>> begin Data lines
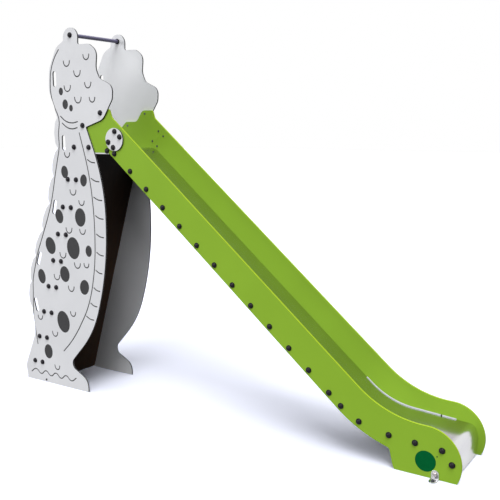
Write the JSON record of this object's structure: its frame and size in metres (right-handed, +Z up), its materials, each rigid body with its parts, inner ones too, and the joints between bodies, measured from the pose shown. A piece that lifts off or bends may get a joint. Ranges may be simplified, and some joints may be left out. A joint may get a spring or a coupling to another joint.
{
  "type": "playground slide",
  "caption": "Straight steel slide between solid side panels, with a leaning ladder tower, hand-hold slots, a grab bar and a rounded exit foot.",
  "frame": {"origin": "on the ground, below the middle of the slide's whole length and width", "axes": "+X along the slide towards the exit, +Y to the left side facing the exit, +Z up"},
  "size_m": [3.8274, 0.654, 2.908],
  "materials": {
    "white_panel": "high-pressure laminate, fine matt texture, dark core",
    "green_panel": "coloured sheet, satin",
    "stainless": "brushed stainless sheet",
    "tread_steel": "folded galvanised sheet, non-slip studs",
    "film_plywood": "film-faced plywood, brown-black",
    "bar_paint": "powder coat, satin",
    "black_cap": "black moulded plastic",
    "disc_green": "dark green, satin",
    "fastener": "plain stainless"
  },
  "bodies": {
    "root": {"side_panel_right": "white_panel", "side_panel_left": "white_panel", "start_side_right": "green_panel", "start_side_left": "green_panel", "slide_side_right": "green_panel", "slide_side_left": "green_panel", "splice_plate_right": "white_panel", "splice_plate_left": "white_panel", "slide_bed": "stainless", "bed_ribs": "stainless", "deck_board": "film_plywood", "deck_plate": "white_panel", "back_board": "film_plywood", "back_cleats": "stainless", "back_screws": "fastener", "grab_bar": "bar_paint", "bar_collars": "black_cap", "bar_bolts": "fastener", "tread_bolts": "fastener", "start_bolts": "fastener", "splice_bolts": "fastener", "bed_bolts": "fastener", "foot_bolts": "fastener", "bar_caps": "black_cap", "tread_caps": "black_cap", "start_caps": "black_cap", "splice_caps": "black_cap", "bed_caps": "black_cap", "foot_caps": "black_cap", "foot_disc_right": "disc_green", "foot_disc_left": "disc_green", "exit_brackets": "stainless", "tower_brackets": "stainless", "anchor_bolts": "fastener", "tread_1": "tread_steel", "tread_2": "tread_steel", "tread_3": "tread_steel", "tread_4": "tread_steel", "tread_5": "tread_steel", "tread_6": "tread_steel", "tread_7": "tread_steel", "tread_8": "tread_steel"}
  },
  "joints": []
}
>> end Data lines
Stated exercise:
How many lines of the listing above include the word "bodies"? Reply with the number alone.

Task response:
2